● **WHAT THE TASK REQUIRES**: From the line containing "if empty is" through the line containing "for node in", retype each line exactly; include both end lines and nothing beyond them.
** begin **
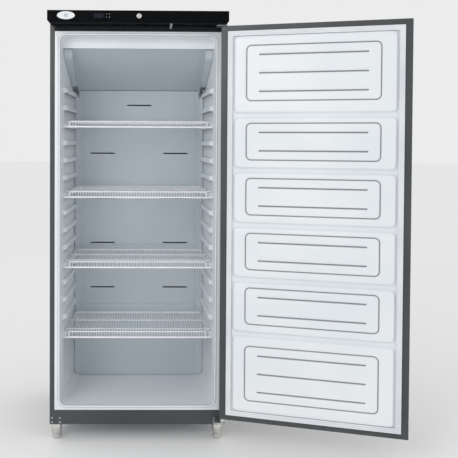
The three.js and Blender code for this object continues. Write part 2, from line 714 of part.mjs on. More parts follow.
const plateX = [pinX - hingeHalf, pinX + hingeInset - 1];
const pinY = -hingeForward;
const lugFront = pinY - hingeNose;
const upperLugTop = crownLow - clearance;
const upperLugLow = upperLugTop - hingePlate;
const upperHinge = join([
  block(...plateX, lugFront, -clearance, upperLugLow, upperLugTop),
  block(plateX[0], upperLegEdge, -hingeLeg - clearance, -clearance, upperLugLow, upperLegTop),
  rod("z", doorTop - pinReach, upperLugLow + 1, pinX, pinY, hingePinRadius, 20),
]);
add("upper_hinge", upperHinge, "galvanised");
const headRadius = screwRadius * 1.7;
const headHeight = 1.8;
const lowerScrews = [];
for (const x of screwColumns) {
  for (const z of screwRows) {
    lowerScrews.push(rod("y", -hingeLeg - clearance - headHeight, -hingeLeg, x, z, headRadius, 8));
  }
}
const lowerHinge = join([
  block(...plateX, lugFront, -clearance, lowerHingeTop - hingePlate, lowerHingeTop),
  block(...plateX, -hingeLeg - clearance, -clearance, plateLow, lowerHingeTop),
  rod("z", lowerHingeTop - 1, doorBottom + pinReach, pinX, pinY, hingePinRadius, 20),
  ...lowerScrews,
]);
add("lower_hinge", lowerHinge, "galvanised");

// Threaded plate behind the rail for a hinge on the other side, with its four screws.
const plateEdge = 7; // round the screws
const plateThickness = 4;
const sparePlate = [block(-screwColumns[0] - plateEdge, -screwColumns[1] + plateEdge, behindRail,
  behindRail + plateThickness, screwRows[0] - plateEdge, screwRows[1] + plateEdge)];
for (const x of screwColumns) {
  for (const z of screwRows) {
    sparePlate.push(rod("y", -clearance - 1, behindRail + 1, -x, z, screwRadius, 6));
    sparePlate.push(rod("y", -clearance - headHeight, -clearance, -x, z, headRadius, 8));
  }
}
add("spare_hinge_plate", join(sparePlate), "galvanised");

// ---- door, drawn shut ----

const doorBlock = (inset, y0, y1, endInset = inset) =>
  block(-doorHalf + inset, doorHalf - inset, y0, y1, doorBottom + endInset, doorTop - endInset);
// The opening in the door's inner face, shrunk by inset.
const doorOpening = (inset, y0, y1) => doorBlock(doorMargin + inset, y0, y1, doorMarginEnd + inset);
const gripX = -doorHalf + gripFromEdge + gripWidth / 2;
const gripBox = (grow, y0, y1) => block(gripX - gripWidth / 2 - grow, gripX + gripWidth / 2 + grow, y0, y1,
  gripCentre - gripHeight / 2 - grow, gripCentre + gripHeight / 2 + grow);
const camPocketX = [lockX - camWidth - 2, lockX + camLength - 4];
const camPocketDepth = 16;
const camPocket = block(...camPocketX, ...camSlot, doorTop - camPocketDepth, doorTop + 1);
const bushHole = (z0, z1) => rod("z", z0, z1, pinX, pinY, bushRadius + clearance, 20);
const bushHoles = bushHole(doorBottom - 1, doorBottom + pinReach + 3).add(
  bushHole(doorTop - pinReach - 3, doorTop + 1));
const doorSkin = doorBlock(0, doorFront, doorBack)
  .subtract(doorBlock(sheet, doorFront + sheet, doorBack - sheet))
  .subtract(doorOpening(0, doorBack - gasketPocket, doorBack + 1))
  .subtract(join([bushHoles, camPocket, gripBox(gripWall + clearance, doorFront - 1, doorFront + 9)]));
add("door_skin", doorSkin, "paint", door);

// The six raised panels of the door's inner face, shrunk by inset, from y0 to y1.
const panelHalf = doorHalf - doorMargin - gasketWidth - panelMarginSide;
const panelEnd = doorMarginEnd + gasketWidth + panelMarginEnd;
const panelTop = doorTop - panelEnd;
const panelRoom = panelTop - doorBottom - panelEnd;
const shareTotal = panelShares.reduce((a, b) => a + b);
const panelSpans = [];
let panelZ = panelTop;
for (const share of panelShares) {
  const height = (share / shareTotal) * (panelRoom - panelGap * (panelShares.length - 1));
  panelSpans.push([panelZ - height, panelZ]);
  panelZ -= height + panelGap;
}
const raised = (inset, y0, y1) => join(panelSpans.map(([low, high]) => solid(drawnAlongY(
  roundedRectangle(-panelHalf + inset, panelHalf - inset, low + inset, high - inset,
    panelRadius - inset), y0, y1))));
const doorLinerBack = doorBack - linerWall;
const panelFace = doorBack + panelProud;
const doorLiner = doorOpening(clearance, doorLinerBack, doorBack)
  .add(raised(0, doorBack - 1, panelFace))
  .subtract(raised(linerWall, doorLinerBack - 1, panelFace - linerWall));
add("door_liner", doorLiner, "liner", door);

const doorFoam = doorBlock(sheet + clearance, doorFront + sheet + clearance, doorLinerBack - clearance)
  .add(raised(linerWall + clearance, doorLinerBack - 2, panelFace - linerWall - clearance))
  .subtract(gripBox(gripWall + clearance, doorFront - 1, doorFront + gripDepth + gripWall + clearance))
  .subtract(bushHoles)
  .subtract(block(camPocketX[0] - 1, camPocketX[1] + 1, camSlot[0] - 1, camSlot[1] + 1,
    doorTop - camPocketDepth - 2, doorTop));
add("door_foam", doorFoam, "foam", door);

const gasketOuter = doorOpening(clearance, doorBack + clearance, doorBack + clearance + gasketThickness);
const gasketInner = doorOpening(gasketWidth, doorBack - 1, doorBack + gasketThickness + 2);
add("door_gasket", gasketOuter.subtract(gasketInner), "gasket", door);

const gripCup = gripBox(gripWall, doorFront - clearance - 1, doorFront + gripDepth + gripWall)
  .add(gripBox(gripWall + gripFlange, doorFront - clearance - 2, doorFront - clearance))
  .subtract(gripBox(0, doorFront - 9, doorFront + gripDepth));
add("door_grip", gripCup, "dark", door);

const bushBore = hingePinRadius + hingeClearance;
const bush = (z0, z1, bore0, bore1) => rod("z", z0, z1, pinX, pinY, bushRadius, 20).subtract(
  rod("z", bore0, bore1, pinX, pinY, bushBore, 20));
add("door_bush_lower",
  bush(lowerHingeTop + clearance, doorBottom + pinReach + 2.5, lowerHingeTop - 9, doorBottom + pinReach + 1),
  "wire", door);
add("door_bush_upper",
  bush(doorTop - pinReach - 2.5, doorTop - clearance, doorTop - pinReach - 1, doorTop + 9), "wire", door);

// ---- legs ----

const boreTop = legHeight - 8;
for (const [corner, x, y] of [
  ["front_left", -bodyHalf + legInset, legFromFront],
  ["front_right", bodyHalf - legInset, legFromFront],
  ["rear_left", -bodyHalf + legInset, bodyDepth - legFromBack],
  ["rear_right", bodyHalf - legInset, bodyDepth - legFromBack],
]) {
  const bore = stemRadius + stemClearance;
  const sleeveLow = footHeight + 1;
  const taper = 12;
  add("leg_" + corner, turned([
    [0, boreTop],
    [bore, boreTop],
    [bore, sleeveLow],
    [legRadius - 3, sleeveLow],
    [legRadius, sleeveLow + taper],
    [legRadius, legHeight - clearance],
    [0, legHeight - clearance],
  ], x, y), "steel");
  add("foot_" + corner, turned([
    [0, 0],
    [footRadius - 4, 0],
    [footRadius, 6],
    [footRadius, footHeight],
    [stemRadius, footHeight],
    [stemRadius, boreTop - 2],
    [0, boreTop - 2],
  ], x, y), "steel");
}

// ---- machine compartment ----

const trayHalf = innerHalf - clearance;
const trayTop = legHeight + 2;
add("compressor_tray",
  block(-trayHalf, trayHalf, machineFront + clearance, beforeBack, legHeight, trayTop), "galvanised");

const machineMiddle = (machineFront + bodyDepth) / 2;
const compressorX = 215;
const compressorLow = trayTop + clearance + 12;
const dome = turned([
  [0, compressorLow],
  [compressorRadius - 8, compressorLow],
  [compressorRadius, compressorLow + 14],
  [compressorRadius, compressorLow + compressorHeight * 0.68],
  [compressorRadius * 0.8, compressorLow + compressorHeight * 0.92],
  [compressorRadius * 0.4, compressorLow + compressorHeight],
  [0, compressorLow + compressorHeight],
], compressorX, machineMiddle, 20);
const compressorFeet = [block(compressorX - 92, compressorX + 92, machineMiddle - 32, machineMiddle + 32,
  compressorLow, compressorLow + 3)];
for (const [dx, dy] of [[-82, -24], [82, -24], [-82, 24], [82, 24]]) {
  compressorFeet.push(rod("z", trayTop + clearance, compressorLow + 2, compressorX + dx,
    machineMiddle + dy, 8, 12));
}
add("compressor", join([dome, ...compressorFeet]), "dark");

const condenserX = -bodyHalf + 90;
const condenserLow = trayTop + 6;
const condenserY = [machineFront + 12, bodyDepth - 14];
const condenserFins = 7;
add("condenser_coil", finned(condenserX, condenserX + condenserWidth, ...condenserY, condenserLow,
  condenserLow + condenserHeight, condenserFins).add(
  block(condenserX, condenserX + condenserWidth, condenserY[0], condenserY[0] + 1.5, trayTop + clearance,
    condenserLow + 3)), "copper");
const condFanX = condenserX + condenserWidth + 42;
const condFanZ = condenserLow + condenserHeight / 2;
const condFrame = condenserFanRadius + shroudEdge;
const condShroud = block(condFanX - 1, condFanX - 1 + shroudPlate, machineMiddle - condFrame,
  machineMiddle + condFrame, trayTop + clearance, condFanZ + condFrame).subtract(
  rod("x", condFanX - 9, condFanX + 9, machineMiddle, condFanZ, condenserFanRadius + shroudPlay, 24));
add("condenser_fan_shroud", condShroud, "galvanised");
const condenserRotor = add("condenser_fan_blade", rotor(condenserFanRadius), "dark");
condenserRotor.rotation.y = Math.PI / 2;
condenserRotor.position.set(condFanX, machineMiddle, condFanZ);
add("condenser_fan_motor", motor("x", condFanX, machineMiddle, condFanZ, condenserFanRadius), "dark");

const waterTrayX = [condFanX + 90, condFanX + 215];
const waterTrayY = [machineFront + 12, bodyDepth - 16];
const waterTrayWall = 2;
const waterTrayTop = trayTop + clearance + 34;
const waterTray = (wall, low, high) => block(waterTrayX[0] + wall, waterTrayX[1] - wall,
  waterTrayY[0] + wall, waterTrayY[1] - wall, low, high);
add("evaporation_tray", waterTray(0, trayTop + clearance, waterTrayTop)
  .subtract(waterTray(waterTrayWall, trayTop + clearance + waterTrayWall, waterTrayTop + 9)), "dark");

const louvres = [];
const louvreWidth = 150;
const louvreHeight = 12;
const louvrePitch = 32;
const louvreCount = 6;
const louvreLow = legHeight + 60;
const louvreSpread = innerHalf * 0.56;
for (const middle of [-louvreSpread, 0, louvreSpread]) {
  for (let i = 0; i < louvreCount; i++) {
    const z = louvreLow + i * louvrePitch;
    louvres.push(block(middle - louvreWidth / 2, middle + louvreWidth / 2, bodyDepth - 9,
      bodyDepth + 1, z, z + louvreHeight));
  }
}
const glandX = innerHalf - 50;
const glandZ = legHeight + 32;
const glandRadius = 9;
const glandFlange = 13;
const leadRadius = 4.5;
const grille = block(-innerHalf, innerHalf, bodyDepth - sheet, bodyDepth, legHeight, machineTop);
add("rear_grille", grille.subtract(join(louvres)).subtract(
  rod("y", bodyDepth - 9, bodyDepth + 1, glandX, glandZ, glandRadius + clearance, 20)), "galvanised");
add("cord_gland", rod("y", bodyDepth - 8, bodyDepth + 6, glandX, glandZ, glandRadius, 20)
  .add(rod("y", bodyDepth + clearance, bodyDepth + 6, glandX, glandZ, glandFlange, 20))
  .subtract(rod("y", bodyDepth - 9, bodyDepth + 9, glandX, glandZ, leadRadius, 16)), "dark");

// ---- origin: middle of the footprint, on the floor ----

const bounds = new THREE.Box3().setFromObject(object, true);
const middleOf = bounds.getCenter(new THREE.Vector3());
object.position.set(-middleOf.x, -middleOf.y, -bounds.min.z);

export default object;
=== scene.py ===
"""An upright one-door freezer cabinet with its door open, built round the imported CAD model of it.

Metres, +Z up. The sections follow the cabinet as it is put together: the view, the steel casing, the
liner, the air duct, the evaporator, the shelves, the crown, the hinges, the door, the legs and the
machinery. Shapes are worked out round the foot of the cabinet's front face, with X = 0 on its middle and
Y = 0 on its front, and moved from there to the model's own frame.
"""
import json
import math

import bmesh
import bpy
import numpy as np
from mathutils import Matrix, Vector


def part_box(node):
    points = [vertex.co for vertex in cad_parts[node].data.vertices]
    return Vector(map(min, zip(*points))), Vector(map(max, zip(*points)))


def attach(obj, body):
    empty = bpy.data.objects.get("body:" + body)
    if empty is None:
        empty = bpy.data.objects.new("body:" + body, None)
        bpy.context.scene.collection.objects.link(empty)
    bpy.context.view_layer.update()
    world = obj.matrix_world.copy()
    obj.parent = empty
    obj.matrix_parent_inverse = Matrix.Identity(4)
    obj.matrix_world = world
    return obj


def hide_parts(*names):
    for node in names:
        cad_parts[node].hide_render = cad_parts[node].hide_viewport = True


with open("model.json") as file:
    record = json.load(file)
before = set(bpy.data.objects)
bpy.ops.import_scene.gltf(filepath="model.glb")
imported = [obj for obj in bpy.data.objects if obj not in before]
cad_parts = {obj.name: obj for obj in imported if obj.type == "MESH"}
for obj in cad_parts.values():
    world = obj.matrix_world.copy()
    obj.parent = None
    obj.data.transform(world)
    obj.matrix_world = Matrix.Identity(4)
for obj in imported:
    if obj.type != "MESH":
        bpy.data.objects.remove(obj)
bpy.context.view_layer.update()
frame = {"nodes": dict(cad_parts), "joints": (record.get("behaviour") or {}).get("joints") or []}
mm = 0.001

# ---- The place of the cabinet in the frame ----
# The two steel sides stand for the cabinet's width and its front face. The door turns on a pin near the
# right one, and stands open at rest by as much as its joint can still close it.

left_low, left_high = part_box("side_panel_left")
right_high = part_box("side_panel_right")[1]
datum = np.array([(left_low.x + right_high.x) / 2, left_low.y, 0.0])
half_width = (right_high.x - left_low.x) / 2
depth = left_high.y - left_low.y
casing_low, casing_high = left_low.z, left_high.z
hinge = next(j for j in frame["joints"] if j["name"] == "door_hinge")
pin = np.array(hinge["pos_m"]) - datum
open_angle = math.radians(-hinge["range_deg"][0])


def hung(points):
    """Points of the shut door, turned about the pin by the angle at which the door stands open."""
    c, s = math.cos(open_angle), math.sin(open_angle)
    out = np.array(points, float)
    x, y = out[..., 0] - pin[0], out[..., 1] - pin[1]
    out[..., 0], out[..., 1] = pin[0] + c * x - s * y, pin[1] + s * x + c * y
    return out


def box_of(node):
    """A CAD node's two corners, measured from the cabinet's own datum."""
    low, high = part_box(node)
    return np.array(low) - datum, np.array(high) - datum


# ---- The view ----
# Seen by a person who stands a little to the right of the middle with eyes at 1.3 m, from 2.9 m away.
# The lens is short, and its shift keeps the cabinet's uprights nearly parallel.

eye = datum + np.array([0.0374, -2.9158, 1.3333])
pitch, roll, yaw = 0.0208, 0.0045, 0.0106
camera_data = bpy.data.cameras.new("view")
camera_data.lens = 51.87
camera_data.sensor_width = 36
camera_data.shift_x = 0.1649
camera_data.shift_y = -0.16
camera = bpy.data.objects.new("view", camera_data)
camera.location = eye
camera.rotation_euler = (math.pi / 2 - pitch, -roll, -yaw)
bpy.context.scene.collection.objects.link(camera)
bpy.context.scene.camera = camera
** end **
** begin **
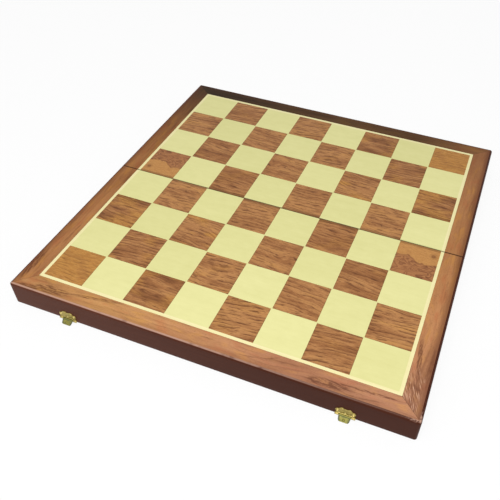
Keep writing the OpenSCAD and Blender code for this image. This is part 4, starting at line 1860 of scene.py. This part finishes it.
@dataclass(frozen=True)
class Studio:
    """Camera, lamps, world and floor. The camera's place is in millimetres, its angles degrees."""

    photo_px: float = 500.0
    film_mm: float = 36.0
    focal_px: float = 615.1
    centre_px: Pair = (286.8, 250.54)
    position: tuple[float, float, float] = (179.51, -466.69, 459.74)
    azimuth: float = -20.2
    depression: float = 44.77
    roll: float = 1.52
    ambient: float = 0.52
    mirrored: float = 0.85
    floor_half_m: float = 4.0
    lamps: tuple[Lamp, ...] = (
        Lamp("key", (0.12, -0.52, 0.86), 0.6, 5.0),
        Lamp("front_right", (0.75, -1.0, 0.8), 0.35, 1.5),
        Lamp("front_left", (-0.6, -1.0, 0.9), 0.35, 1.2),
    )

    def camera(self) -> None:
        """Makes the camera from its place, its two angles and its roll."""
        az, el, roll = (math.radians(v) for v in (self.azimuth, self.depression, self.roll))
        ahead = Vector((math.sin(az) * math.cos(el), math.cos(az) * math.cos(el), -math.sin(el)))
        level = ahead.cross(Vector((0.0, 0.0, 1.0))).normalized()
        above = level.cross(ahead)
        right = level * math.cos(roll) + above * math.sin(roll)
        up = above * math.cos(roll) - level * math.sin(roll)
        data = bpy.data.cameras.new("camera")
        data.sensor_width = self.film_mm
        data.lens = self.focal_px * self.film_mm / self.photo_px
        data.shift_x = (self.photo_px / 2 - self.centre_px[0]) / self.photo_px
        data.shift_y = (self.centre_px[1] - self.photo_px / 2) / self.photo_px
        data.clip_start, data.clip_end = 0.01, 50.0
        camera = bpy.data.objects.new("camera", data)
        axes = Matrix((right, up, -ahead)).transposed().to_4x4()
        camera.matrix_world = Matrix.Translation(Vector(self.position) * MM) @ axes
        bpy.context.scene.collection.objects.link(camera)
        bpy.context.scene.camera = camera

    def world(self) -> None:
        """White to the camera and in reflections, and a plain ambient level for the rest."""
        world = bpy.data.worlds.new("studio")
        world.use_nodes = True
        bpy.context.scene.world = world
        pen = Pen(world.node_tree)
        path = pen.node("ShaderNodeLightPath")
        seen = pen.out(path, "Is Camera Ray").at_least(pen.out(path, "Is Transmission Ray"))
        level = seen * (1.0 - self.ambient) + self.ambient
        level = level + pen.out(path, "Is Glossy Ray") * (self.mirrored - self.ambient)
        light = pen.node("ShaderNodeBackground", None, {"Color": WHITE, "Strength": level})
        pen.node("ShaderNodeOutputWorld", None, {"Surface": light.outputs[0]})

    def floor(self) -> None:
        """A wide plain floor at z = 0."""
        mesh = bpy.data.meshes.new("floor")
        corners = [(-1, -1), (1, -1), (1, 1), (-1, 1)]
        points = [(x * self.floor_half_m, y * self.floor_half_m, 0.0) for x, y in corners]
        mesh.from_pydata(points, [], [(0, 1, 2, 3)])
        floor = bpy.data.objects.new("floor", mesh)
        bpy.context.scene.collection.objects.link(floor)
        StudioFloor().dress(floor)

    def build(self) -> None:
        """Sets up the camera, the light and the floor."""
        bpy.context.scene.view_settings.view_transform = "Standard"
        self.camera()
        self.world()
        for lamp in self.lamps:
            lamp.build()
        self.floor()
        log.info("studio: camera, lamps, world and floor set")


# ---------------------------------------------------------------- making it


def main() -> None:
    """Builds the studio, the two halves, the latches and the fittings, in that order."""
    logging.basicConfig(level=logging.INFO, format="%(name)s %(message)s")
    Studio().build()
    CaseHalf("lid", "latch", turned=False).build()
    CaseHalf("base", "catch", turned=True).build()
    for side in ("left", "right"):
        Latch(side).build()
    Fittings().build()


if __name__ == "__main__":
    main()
** end **
● **RESPONSE FOR THIS EXERCISE**:
    if empty is None:
        empty = bpy.data.objects.new("body:" + body, None)
        bpy.context.scene.collection.objects.link(empty)
    bpy.context.view_layer.update()
    world = obj.matrix_world.copy()
    obj.parent = empty
    obj.matrix_parent_inverse = Matrix.Identity(4)
    obj.matrix_world = world
    return obj


def hide_parts(*names):
    for node in names:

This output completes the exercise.